Even if you’ve not been paid by your client, you may still be unable to stop the use of your plans. You will only be able to do so if payment was a condition precedent or if non-payment can be treated as a repudiatory act (meaning something that goes to the heart of the contract) allowing the architect to terminate the licence. The purpose of the architect retaining copyright is generally to prevent use by third parties who have paid no fee, so usually, particularly where payment is not expected to be made at the outset, the licence is given in return for a debt. This means you can recover the payment through the courts, but not terminate the licence. That remedy is therefore only as valuable as the solvency of your client, and if your client becomes insolvent, and the site passed into another’s hands, it’s effectively worthless.

What if your plans are used by a third party who has not bought the land from your client?

That was the essence of a High Court decision from February 2017 (Signature Realty Limited v Fortis Developments Limited and Beaumont Morgan Developments Limited, [2016] EWHC 3583 (Ch)).

In this case a developer (Signature) exchanged contracts on a site and engaged architects to produce drawings. Signature obtained planning permission but was unable to complete, and so the site was subsequently sold to Fortis. Fortis then proceeded with the development, using the original architects’ drawings in order to comply with the planning permission granted. Those drawings were available on the planning authority’s website, but subject to a copyright notice and permission for limited uses (essentially consultation purposes).

When Signature discovered this it took an assignment of the copyright in the drawings from its architect (who had originally licensed the copyright in the drawings to Signature, in the usual way), so that it could bring an action against Fortis for breach of copyright. The High Court found that Fortis had infringed copyright in those original drawings by using them to construct the building and for marketing material.

Why did Fortis not have the benefit of the implied licence from the architects allowing it to use the drawings for ‘all purposes connected with the erection of that building’?

The answer is that any implied licence is granted to the architect’s client (in this case, Signature), and therefore the client is able to transfer that implied licence to a third party, along with the transfer of the land. But in this case Fortis had not bought the land from Signature, and therefore had no relationship with either Signature or the architects; it therefore did not have the benefit of the implied licence. Even if a licence is ‘implied’ and not express, it still exists as an intangible thing to be dealt with, and may only be relied on if passed to you from the original licensee.

In this case, had Fortis sought a licence from the architects at the outset – having seen the copyright notice on the drawings it downloaded from the planning portal – it would have avoided the issue entirely. Instead, as a result of the court case, it has to agree damages to be paid to Signature – or have the court impose damages.    

If your client sells the land to a third party, must you supply drawings (including CAD drawings) to another architect appointed by the third party?

This was the situation in which another correspondent found himself, and the short answer is ‘no’.

You are obliged to deliver to your client all the materials you’ve contracted to deliver and for which you’ve been paid – if you’ve been paid for CAD drawings and not yet delivered them to your client then your client could call for them.
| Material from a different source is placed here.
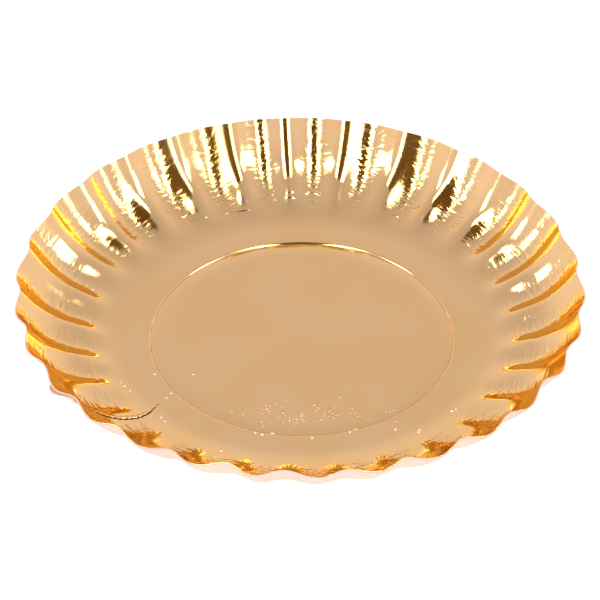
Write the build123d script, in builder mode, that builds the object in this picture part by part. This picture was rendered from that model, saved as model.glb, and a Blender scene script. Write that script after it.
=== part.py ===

If the client has assigned the contract to the new owner, who has thereby appointed you as architect, then you will owe the same obligation to the new owner. But otherwise you owe no contractual obligation to the new owner.

The new owner is not the ‘owner of the copyright in the drawings’, as was claimed in our correspondent’s case – under an RIBA contract, reflecting the position without any contract, the architect retains copyright in the drawings but licenses it to the client. However, even if it were the owner rather than licensee, it couldn’t rely on its right under copyright to demand drawings. Ownership of copyright is distinct from ownership of the property in which the copyright subsists. You only need to think of books, records/CDs (if you remember them), works of art and indeed buildings, to understand this.

So if you own materials in which you’ve licensed copyright there’s no obligation under copyright to provide them – any obligation to deliver the materials would have to be a contractual right.

If the client appoints another architect, is the new architect bound by copyright? Or is the question of copyright just a matter between the client and the original architect?

Another correspondent asks whether a new architect engaged by her erstwhile client may use her drawings with impunity, even though the client had failed to pay her for the drawings? Or is that new architect in breach of copyright? Further, is the new architect acting unprofessionally?

Well, unlike contractual obligations, which only bite on the parties to the contract, copyright places obligations on everyone. And it’s not a defence to copyright infringement that your client told you to use the copyright material. So that new architect is squarely infringing the original architect’s copyright if the licence of copyright to the client has properly terminated. And that new architect needs to pay attention to that.

If you take on another architect’s drawings you must check the copyright is cleared, if necessary with the first architect, and if a complaint is raised by the first architect you must cease using them.

If any professional were knowingly or recklessly acting in breach of copyright (ie against the law) then that would also constitute a breach of any professional code.

Darren Heath is a solicitor and the RIBA’s in-house lawyer.